Soliton Molecule and Breather-Soliton Molecule Structures for a General Sixth-Order Nonlinear Equation
Kai-Hua Yin1, Xue-Ping Cheng1,2*, and Ji Lin3
1School of Mathematics, Physics and Information Science, Zhejiang Ocean University, Zhoushan 316022, China 2Key Laboratory of Oceanographic Big Data Mining & Application of Zhejiang Province, Zhoushan 316022, China 3Institute of Nonlinear Physics, Zhejiang Normal University, Jinhua 321004, China
Abstract:Starting from a general sixth-order nonlinear wave equation, we present its multiple kink solutions, which are related to the famous Hirota form. We also investigate the restrictions on the coefficients of this wave equation for possessing multiple kink structures. By introducing the velocity resonance mechanism to the multiple kink solutions, we obtain the soliton molecule solution and the breather-soliton molecule solution of the sixth-order nonlinear wave equation with particular coefficients.
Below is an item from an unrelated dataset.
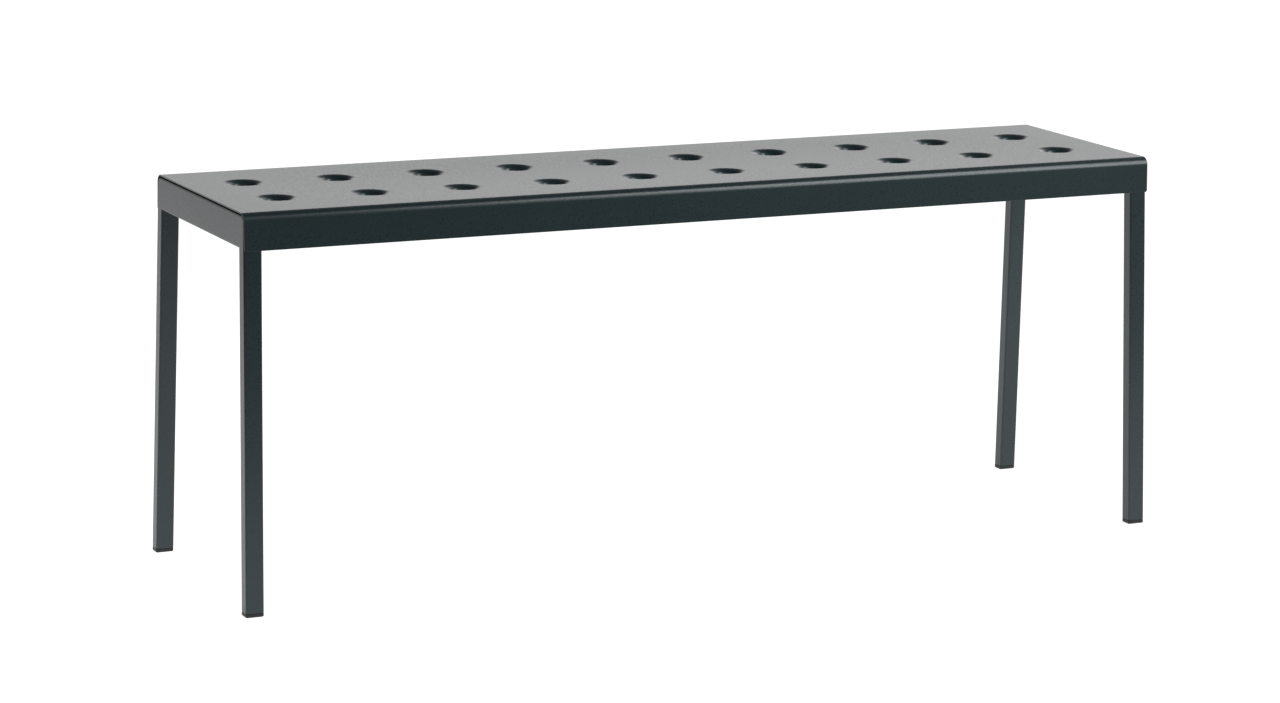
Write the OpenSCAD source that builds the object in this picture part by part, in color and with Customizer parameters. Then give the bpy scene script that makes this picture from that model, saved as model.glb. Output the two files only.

The three-dimensional image and the density map of these soliton molecule solutions with certain choices of the involved free parameters are well exhibited. After matching the parametric restrictions of the sixth-order nonlinear wave equation for having three-kink solution with the coefficients of the integrable bidirectional Sawada–Kotera–Caudrey–Dodd–Gibbons (SKCDG) equation, the breather-soliton molecule solution for the bidirectional SKCDG equation is also illustrated.